TASK TO COMPLETE: Below are the entries; output exactly the lines from the one containing "What FreeCAD Python" through the final line, inclusive.

++++++

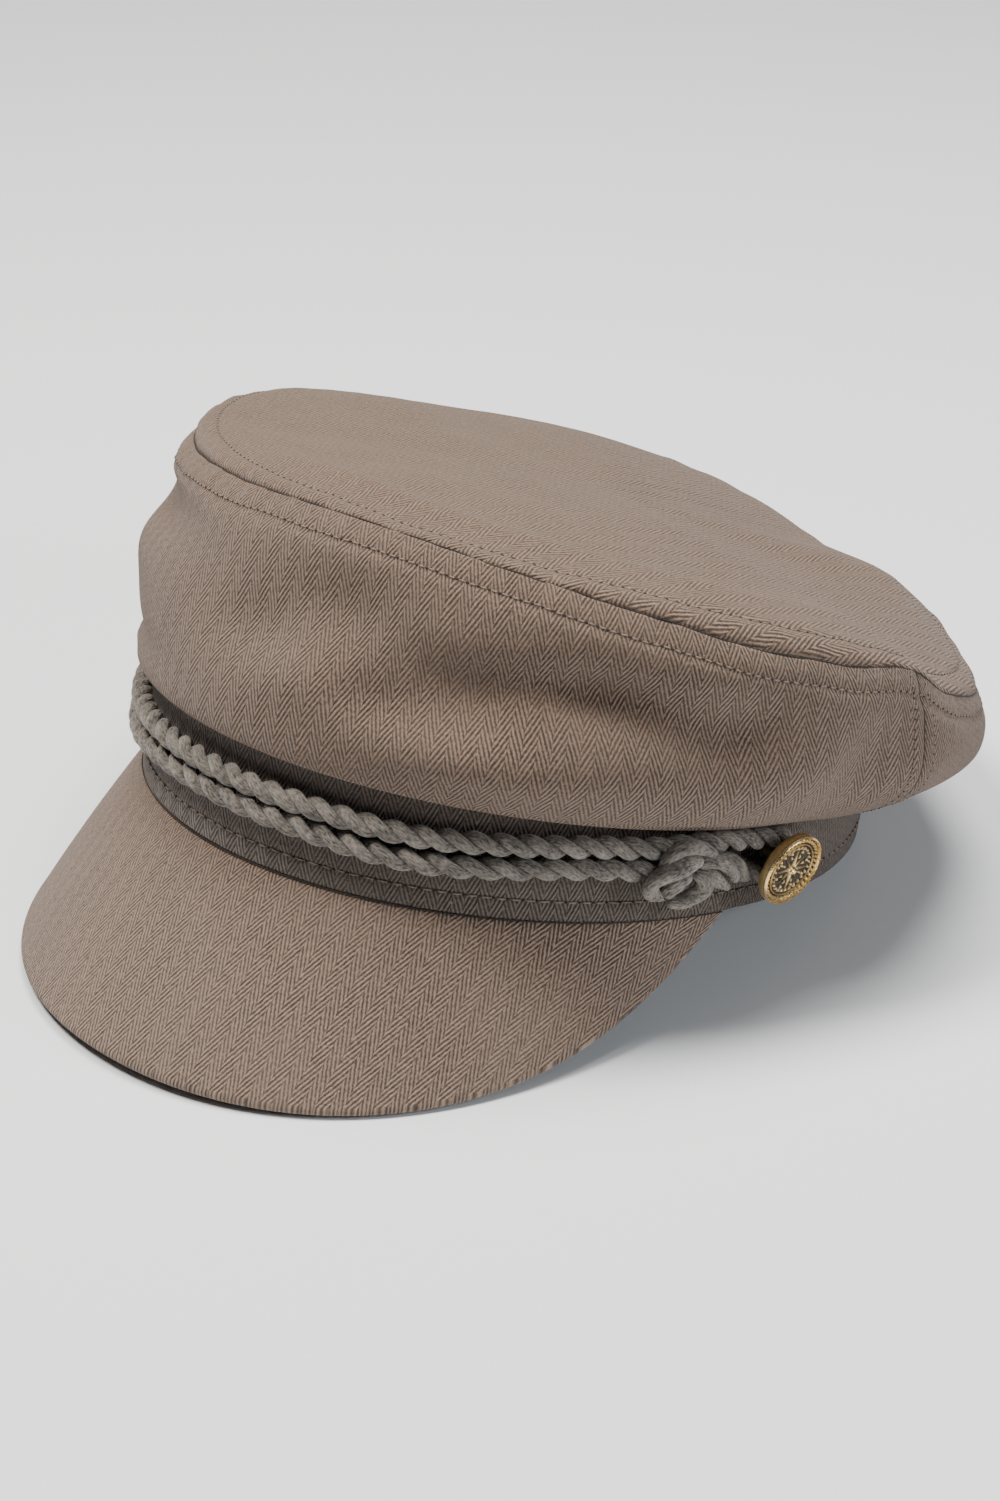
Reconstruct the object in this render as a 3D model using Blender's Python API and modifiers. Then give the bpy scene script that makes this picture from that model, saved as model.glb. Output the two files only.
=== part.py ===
# Fisherman cap: a soft crown of a top panel and two side panels on a stiff band, a stiffened
# peak, and two twisted cords that end in a knot and a metal button over each temple.
# Metres, +Z up. The wearer faces -Y and the wearer's left is +X. The cap stands as it rests by
# itself, on the rim of its peak and the back of its band, so the front of the band is raised.
# Each piece is modelled level, with the lower edge of the band at height 0, and an empty that
# carries them all tilts them to that rest.

import math
import bpy
import bmesh
from mathutils import Matrix, Vector

# Band, measured outside
BAND_LENGTH = 0.2024
BAND_WIDTH = 0.1716
BAND_HEIGHT = 0.0320
BAND_WALL = 0.0024

# Crown: its top seam is an oval that stands out over the band, high in front
CLOTH = 0.0016
TOP_LENGTH = 0.2048
TOP_WIDTH = 0.2172
TOP_BACK = 0.0138
SEAM_HEIGHT = 0.0688
SEAM_RISE = 0.0157
TOP_DOME = 0.0104
SHOULDER_WIDE = 0.0110
SIDE_PUFF = 0.0070
PUFF_FRONT = 0.46
PUFF_LEFT = 0.32
PUFF_LOW = 0.56
FOLD_FADE = 6.0
OVERHANG = 0.0049
ROLL_DROP_FRONT = 0.0030
ROLL_DROP_BACK = 0.0168
SIDE_SEAM_DEG = 90.0
SIDE_SEAM_LEAN_DEG = 14.0

# Peak
PEAK_REACH = 0.0566
PEAK_WALL = 0.0030
PEAK_HALF_DEG = 82.8
PEAK_SLOPE_DEG = 56.9
PEAK_END_SLOPE_DEG = 82.0
PEAK_TIP = 0.0020
PEAK_ROUNDNESS = 2.35
PEAK_STEEPENING = 2.4

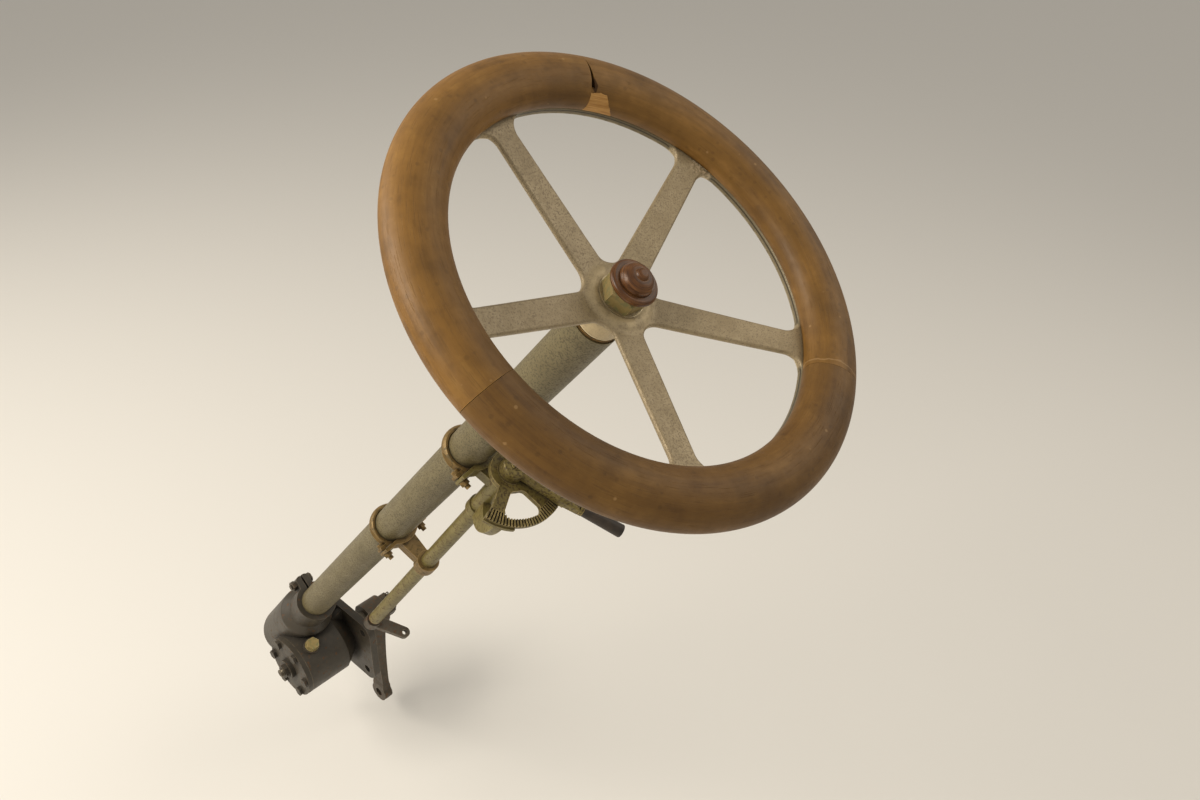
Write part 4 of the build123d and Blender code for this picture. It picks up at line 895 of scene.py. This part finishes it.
def thread(name, origin, outward, size, finish, body):
    """Radius is R plus a third of the pitch times a triangle wave of (z / pitch - angle / 2 pi).

    size gives the radius at the foot of the thread, its length and its pitch."""
    radius, length, pitch = size
    z = np.linspace(0, length, max(6, int(length / pitch * ROWS_A_PITCH)))[:, None]
    turned = round_about(40)
    wave = np.abs(((z / pitch - turned / (2 * pi)) % 1.0) * 2 - 1)
    end = np.clip((length - z) / (0.5 * pitch), 0, 1)
    r = radius + THREAD_DEPTH * pitch * wave * end
    points = np.stack([r * np.cos(turned), r * np.sin(turned), z * np.ones_like(turned)], -1)
    sideways = (0.3, 1.0, 0.2) if abs(outward[0]) > 0.9 else (1.0, 0.0, 0.0)
    return surface(name, place(points, *frame_at(origin, outward, sideways)), finish, body)


print("helper: thread")

# %% [markdown]
# The metal ring under the rim is held by countersunk wood screws from below, two between each
# pair of spokes. Their slots point every way, because nobody lines up screws that don't show.

# %% Screws of the ring
RING_SCREW_RADIUS = 173.6 * MM
RING_UNDERSIDE = -14.0 * MM
SPOKE_COUNT, SPOKE_ANGLE = 5, 27.8
RING_SCREW = (4.6 * MM, 1.5 * MM, 1.1 * MM, 1.0 * MM)
FIRST_SLOT, SLOT_TURN = 20, 37  # degrees, the first slot and the step to the next

for count in range(2 * SPOKE_COUNT):
    angle = radians(SPOKE_ANGLE + (count + 0.5) * 180 / SPOKE_COUNT)
    local = (RING_SCREW_RADIUS * cos(angle), RING_SCREW_RADIUS * sin(angle), RING_UNDERSIDE)
    slant = radians(SLOT_TURN * count + FIRST_SLOT)
    sideways = place((cos(slant), sin(slant), 0), np.zeros(3), WHEEL_AXES)
    seat = place(local, WHEEL, WHEEL_AXES)
    name = f"ring_screw_{count + 1}"
    screw_head(name, seat, -WHEEL_AXES[2], sideways, RING_SCREW, "nut_brass", "wheel")
print("ring screws:", 2 * SPOKE_COUNT)

# %% [markdown]
# Two bolts close each clip round the column. Their domed heads sit on the strap's ears, and
# their threads stand out of the nuts on the other side. The bolts themselves are in the model,
# so only the head's dome and the bare thread are made here.

# %% Heads and threads of the clips' bolts
CONTROL_SIDE = radians(-81)  # direction from the column to the control shaft
CLIP_DROPS = {"upper": 352.5 * MM, "lower": 595.0 * MM}
CLIP_HALF_WIDTH = 5.4 * MM
BOLT_OFFSET = 29.0 * MM
HEAD_TOP, NUT_END = 8.5 * MM, 26.9 * MM
BOLT_HEAD = (4.5 * MM, 1.3 * MM, 1.1 * MM, 1.2 * MM)
BOLT_THREAD = (2.84 * MM, 4.3 * MM, 0.9 * MM)
clip_x = cos(CONTROL_SIDE) * WHEEL_AXES[0] + sin(CONTROL_SIDE) * WHEEL_AXES[1]
clip_y = np.cross(WHEEL_AXES[2], clip_x)

for clip, drop in CLIP_DROPS.items():
    middle = WHEEL + (CLIP_HALF_WIDTH - drop) * WHEEL_AXES[2]
    for side, sign in (("left", -1), ("right", 1)):
        bolt = middle + sign * BOLT_OFFSET * clip_y
        slant = WHEEL_AXES[2] + sign * 0.6 * clip_y
        name = f"{clip}_{side}_bolt"
        head, end = bolt + HEAD_TOP * clip_x, bolt + NUT_END * clip_x
        screw_head(f"{name}_head", head, -clip_x, slant, BOLT_HEAD, "clip_bronze", "column")
        thread(f"{name}_thread", end, clip_x, BOLT_THREAD, "clip_bronze", "column")
print("clip bolts:", 2 * len(CLIP_DROPS))

# %% [markdown]
# A slotted screw closes the lever's boss over the end of the control shaft. It rides on the
# control body, so its slot turns with the lever.

# %% Screw on the lever's boss
BOSS_TOP = 6.0 * MM
LEVER_SCREW = (6.4 * MM, 2.4 * MM, 1.5 * MM, 1.6 * MM)
SLOT_DIRECTION = (1.0, 0.5, 0.0)
seat, up = LEVER + BOSS_TOP * LEVER_AXES[2], LEVER_AXES[2]
screw_head("lever_screw", seat, up, SLOT_DIRECTION, LEVER_SCREW, "lever_brass", "control")
print("lever's screw at", seat.round(4))

# %% [markdown]
# Threads show in two places on the steering box: on the sector shaft beyond its nut, and on the
# adjusting screw in the cover, which ends in a slot.

# %% Threads of the steering box
SHAFT_THREAD_START = 82.0 * MM
SHAFT_THREAD = (14.03 * MM, 4.05 * MM, 1.5 * MM)
ADJUSTER_START = -125.0 * MM
ADJUSTER_THREAD = (6.03 * MM, 5.05 * MM, 1.25 * MM)
ADJUSTER_SLOT = (5.6 * MM, 1.0 * MM, 1.4 * MM, 1.4 * MM)
START, INWARD = (ADJUSTER_START, 0, 0), (-1, 0, 0)
SLOT_PLACE = (ADJUSTER_START - 5.0 * MM, 0, 0)

thread("sector_shaft_thread", (SHAFT_THREAD_START, 0, 0), (1, 0, 0), SHAFT_THREAD,
       "shaft_steel", "drop_arm")
thread("adjuster_thread", START, INWARD, ADJUSTER_THREAD, "arm_steel", "column")
screw_head("adjuster_end", SLOT_PLACE, INWARD, (0, 1, 0.4), ADJUSTER_SLOT, "arm_steel", "column")
print("threads start at", SHAFT_THREAD_START, "and", ADJUSTER_START, "m")

# %% [markdown]
# A split pin goes through the slots of the drop arm's nut and stops it from turning. It is one
# piece of wire: down one leg, round the eye, and back along the other leg. Both legs are bent
# away below, one over the shaft's end and one along the nut. A curve with a bevel would make the
# same wire, but a circle carried along the path's points stays a plain array.

# %% Split pin
PIN_LEVEL = 79.0 * MM
WIRE_RADIUS = 1.0 * MM
EYE_RADIUS, EYE_HEIGHT = 2.7 * MM, 23.0 * MM
EYE_GAP = 0.42  # half the angle that the eye leaves open below
LEG_TOP, LEG_FOOT = EYE_HEIGHT - 3 * MM, -19.0 * MM
BEND = 3.0 * MM


def wire(name, path, normal, radius, finish, body):
    """A round wire along a flat path: each point's circle lies across the path's direction."""
    ahead = np.gradient(path, axis=0)
    ahead /= np.linalg.norm(ahead, axis=1)[:, None]
    side = np.cross(ahead, normal)
    turned = round_about(16)[..., None]
    across = np.cos(turned) * side[:, None] + np.sin(turned) * np.array(normal, float)
    return surface(name, path[:, None] + radius * across, finish, body)


def pin_leg(side, reach):
    """From the eye down to the foot, then a quarter circle and a short straight run outwards."""
    down = [np.full(12, side * WIRE_RADIUS), np.linspace(LEG_TOP, LEG_FOOT, 12)]
    angle = np.linspace(0, pi / 2, 9)[1:]
    out = side * (WIRE_RADIUS + BEND * (1 - np.cos(angle)))
    curve = [out, LEG_FOOT - BEND * np.sin(angle)]
    run = side * (WIRE_RADIUS + BEND + np.linspace(0, reach, 4)[1:])
    straight = [run, np.full(3, LEG_FOOT - BEND)]
    return np.concatenate([np.stack(stretch, -1) for stretch in (down, curve, straight)])


eye_angle = np.linspace(EYE_GAP - pi / 2, 1.5 * pi - EYE_GAP, 25)
eye = [EYE_RADIUS * np.cos(eye_angle), EYE_HEIGHT + EYE_RADIUS * np.sin(eye_angle)]
outline = np.concatenate([pin_leg(1, 1.5 * MM)[::-1], np.stack(eye, -1), pin_leg(-1, 3.5 * MM)])
path = np.stack([PIN_LEVEL + outline[:, 0], np.zeros(len(outline)), outline[:, 1]], -1)
wire("split_pin", path, (0, 1, 0), WIRE_RADIUS, "arm_steel", "drop_arm")

# %% [markdown]
# The part hangs from its flange, as on a car, so the floor lies a little below its lowest point
# and only catches the shadow. It is plain, pale and large enough to reach the horizon.

# %% Floor
FLOOR_DROP = 0.03
FLOOR_REACH = 60.0
FLOOR_COLOR = (0.76, 0.74, 0.7, 1)

material, tree, shader = bare_material("floor")
shader.inputs["Base Color"].default_value = FLOOR_COLOR
shader.inputs["Roughness"].default_value = 0.7
floor_mesh = bpy.data.meshes.new("floor")
floor_z = cad_box[0][2] - FLOOR_DROP
corners = [(-1, -1), (1, -1), (1, 1), (-1, 1)]
floor_points = [(x * FLOOR_REACH, y * FLOOR_REACH, floor_z) for x, y in corners]
floor_mesh.from_pydata(floor_points, [], [(0, 1, 2, 3)])
floor = bpy.data.objects.new("floor", floor_mesh)
scene.collection.objects.link(floor)
floor_mesh.materials.append(material)
print("floor at", round(floor_z, 3), "m")

# %% [markdown]
# The light is that of a hall with tall windows: broad, soft and from the upper left, with a
# weaker fill from the right and another window behind. A sun lamp would give hard shadows, so
# area lamps are used, and a pale world lights what they don't reach.

# %% Lamps and world
AIM = tuple(WHEEL - 0.3 * WHEEL_AXES[2])
WARM = (1.0, 0.93, 0.82)
LAMPS = {
    # lamp: place, width and height, watts
    "window": ((-2.2, 0.6, 2.6), (2.0, 1.6), 95),
    "fill": ((1.8, -1.6, 2.2), (2.0, 2.0), 14),
    "far window": ((-1.6, 2.4, 2.0), (1.6, 1.4), 30),
}
WORLD_COLOR, WORLD_STRENGTH = (0.92, 0.87, 0.79, 1), 0.5

for name, (lamp_place, size, watts) in LAMPS.items():
    lamp = bpy.data.lights.new(name, "AREA")
    lamp.shape = "RECTANGLE"
    lamp.size, lamp.size_y = size
    lamp.energy = watts
    lamp.color = WARM
    piece = bpy.data.objects.new(name, lamp)
    scene.collection.objects.link(piece)
    look = (Vector(AIM) - Vector(lamp_place)).to_track_quat("-Z", "Y").to_matrix().to_4x4()
    piece.matrix_world = Matrix.Translation(lamp_place) @ look

world = bpy.data.worlds.new("world")
scene.world = world
world.use_nodes = True
world.node_tree.nodes["Background"].inputs["Color"].default_value = WORLD_COLOR
world.node_tree.nodes["Background"].inputs["Strength"].default_value = WORLD_STRENGTH
scene.view_settings.view_transform = "Standard"
print("lamps:", {name: watts for name, (_, _, watts) in LAMPS.items()})
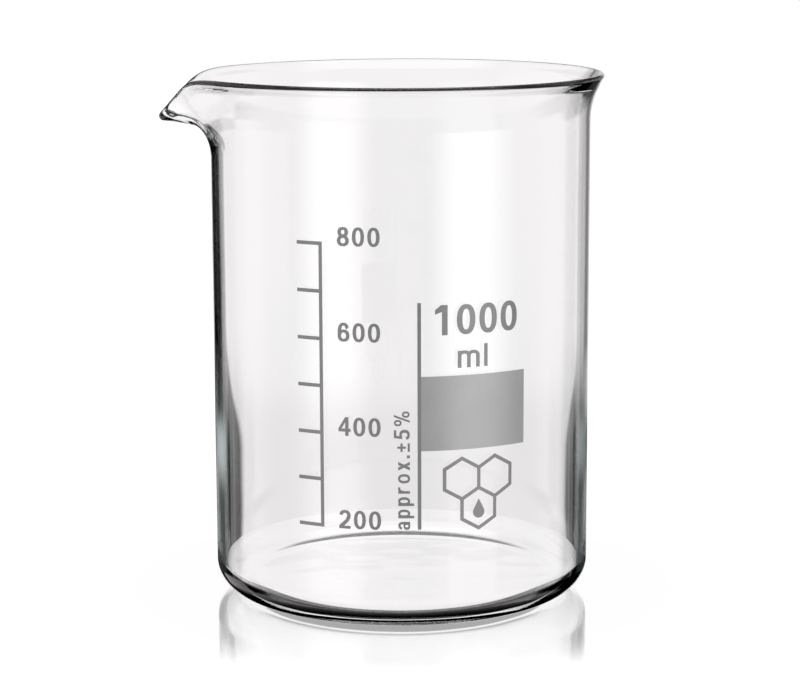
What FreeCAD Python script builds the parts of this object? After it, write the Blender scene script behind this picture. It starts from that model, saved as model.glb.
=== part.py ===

++++++

OUTPUT OF THE EXERCISE:
What FreeCAD Python script builds the parts of this object? After it, write the Blender scene script behind this picture. It starts from that model, saved as model.glb.
=== part.py ===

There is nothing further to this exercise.